Seriously, really, that's it? Wash your hands? As a favor?

"Alfonso just asked Kenny to remove that dirt, so there wouldn't be any question as far as any controversy," Palermo said. "And I think if you see the following innings, Kenny pitched just fine without the dirt."

He sure did. But again, that isn't the point. Rogers might have done it all honestly, continuing his October of redemption. The thing is, no one will ever really know because baseball doesn't want to find out.

"[The] umpires were very proactive," Palermo said.

Yeah, sure. They helped wipe away the evidence.


Of course, the problem with what Palermo said is that it doesn't jibe with what Rogers said. The pitcher claimed no umpire ever mentioned dirt on his hand. He said no one ever told him to wash up. No one, Rogers said, even hinted at it.

"I saw it and I went and wiped it off and then it was gone," Rogers said.

So the conversation between Rogers and Marquez didn't include talk of the dirt on the hand?

"He just came and told me how much time I had between the innings," Rogers said. "I had to slow down a little bit because I didn't want to stand out there too long in the cold."

This stands in stark contrast to how Rogers' manager, Jim Leyland, said it went down.

"Tony [La Russa] went out and said a couple of his players said the ball was acting funny, and they made Kenny wash his hands," Leyland said. "And he washed his hands."

Or he didn't.

Now, the second half of this ridiculousness is that baseball subscribes to these strange codes – code of conduct, code of silence, code of who knows what?

It is why performance-enhancing drugs continue to fester in the sport. It is why La Russa could manage Jose Canseco and Mark McGwire and still be considered a "good baseball man." It is why it's sometimes OK to bean a guy but not other times. It is why the joke often is on the fans. It is why the old boys club – and La Russa and Leyland are old boys in every sense of the phrase – always protects itself.

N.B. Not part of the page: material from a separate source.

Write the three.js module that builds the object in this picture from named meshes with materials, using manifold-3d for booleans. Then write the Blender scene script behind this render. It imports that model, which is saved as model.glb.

How else can you explain La Russa, who has a long, rich history of gamesmanship and checking for gloves and foreign objects, just allowing the umpires to ask for a washing of the hand as a favor and then letting it end there?

"It's not important to talk about," La Russa said.

Can you imagine an NFL game where one player is suspected of using illegal equipment, the opposing coach complains, the ref sees something in line with said complaint and then just lets the guy take off the equipment and the coach is cool with it? Or do you see Bill Parcells strangling someone?

La Russa's failure to officially ask for an inspection baffled even his own staff and players.

"They're not arbitrarily going to go out there and check him," Cardinals pitching coach Dave Duncan said. "They have to be asked to check him."

Why didn't the Cardinals ask?

"You have to ask Tony that," Duncan said.

Do you believe it was just a clump of dirt on Rogers' hand and, moreover, that he didn't notice?

"Do I have to answer that?" Duncan replied.


Look, it's not like Rogers is above reproach here. The guy is 41, in recent years has been terrible during the end of the season and in the playoffs and now has put together the third longest stretch of scoreless postseason innings in baseball history. This is as unexpected a streak as some light-hitting shortstop suddenly clubbing homers all over the park.

And it's not like he hasn't been under suspicion before. In 2002, the Cleveland Indians claimed Rogers, then a Texas Ranger, scuffed the ball in a 3-2 victory.

"I know he was scuffing the ball," then-Indian Milton Bradley told the Fort Worth Star-Telegram.

For that, Bradley was sent a ball that had scuff marks, pine tar and the following note on it: "To Milton. All the best. Kenny Rogers."

Rogers said he didn't send it. He claimed then-teammate Rafael Palmeiro did.

Who knows? Just as no one even knows what was on Rogers' hand.

On Sunday, the umps quickly determined it was dirt, but they admittedly never gave a close inspection. Pictures show something that looked more like tobacco juice, or pine tar, or, well, something that wasn't necessarily dirt. But, then again, pictures can be deceiving.

"Could've been chocolate cake," Tigers closer Todd Jones said.

Did the pregame meal include chocolate cake?

"There was steak and gravy," Jones said. "The gravy could be there."

Then there is the question of how a pitcher wouldn't notice a big clump of "dirt" on his hand? Considering pitchers often get taken out of games for the smallest of blisters and are obsessed with the slightest of hangnails, wouldn't it at least be noticeable?

"I don't know," Cardinals designated hitter Scott Spiezio said. "But you have to be suspicious."

Not if you are an umpire.

"If we thought he was out there doing something, he should be searched," St. Louis left fielder Preston Wilson said. "This is the World Series."

Yeah, you'd think. You'd think the stakes would require something more than what went down. You'd think Kenny Rogers, if he indeed was innocent, deserved better and not the mountain of speculation that is to come.

But mostly you'd think MLB, by now, would have realized that when something potentially shady happens – instead of trying to protect its own naiveté and going with the see-no-evil bit – it should start doing the rest of us a favor and stop acting like the WWE.